Well now then. With this salad, the food is enough. Therefore the photo should need no editing, but I put it through filters anyway.

What can I say, Hollywood got to my shrooms’.

The raspberries in the picture are not all that complimentary but are the pretty-makers
This recipe also went through a few filters before making its way to you in it’s downsized and changed form.

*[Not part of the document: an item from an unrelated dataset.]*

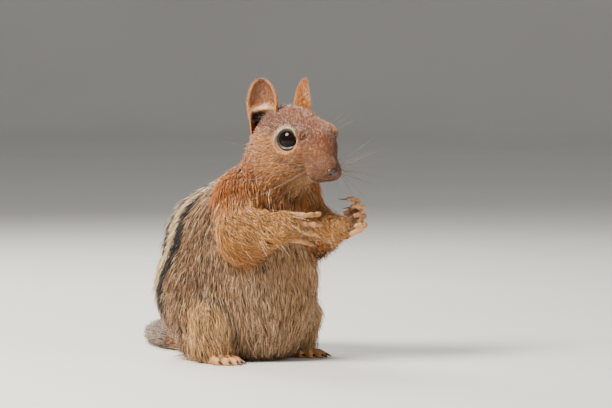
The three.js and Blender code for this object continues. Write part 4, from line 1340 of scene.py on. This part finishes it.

I At Least Sort of Look Russian Egg-Mushroom Delight adapted from The Orangette who got it from Saveur who going from Anya von Bremzen’s Please to the Table: The Russian Cookbook

Olive oil spray
1/2 lb. white mushrooms, chopped
1/3 c. Chopped yellow onion
1/2 tsp. dried dill
1/2 tsp. dried thyme
2 hard-boiled eggs, chopped
6 Tbsp. reduce fat mayo
1 Tbsp. Dijon mustard
1 1/2 tsp. fresh squeezed lemon juice
Kosher salt
Freshly ground black pepper
Spray a pan and heat over medium high. Sauté the shrooms until they no longer classify as white. But don’t char them. Transfer to a bowl.
Spray the pan again and put over medium high heat. Add onion. Once it softens, reduce heat to low and cook, stirring, to caramelize. Add to the bowl with shrooms. Turn off your stove burner.
Add the eggs, thyme and dill to bowl and stir.
In a small bowl, stir mayo, Dijon, and lemon juice. Add a tablespoon or so to the big bowl. Stir n’ taste. Add more if you want, along with salt and pepper to taste. Save some salad for the next day. Gets better, if not prettier, with age. Like us actors. And frankly, wisdom and happiness should be the pretty-makers. Not raspberries. Both on the salad and in life. I promise not to wear raspberries-seems like a Lady Gaga ploy. I’m out!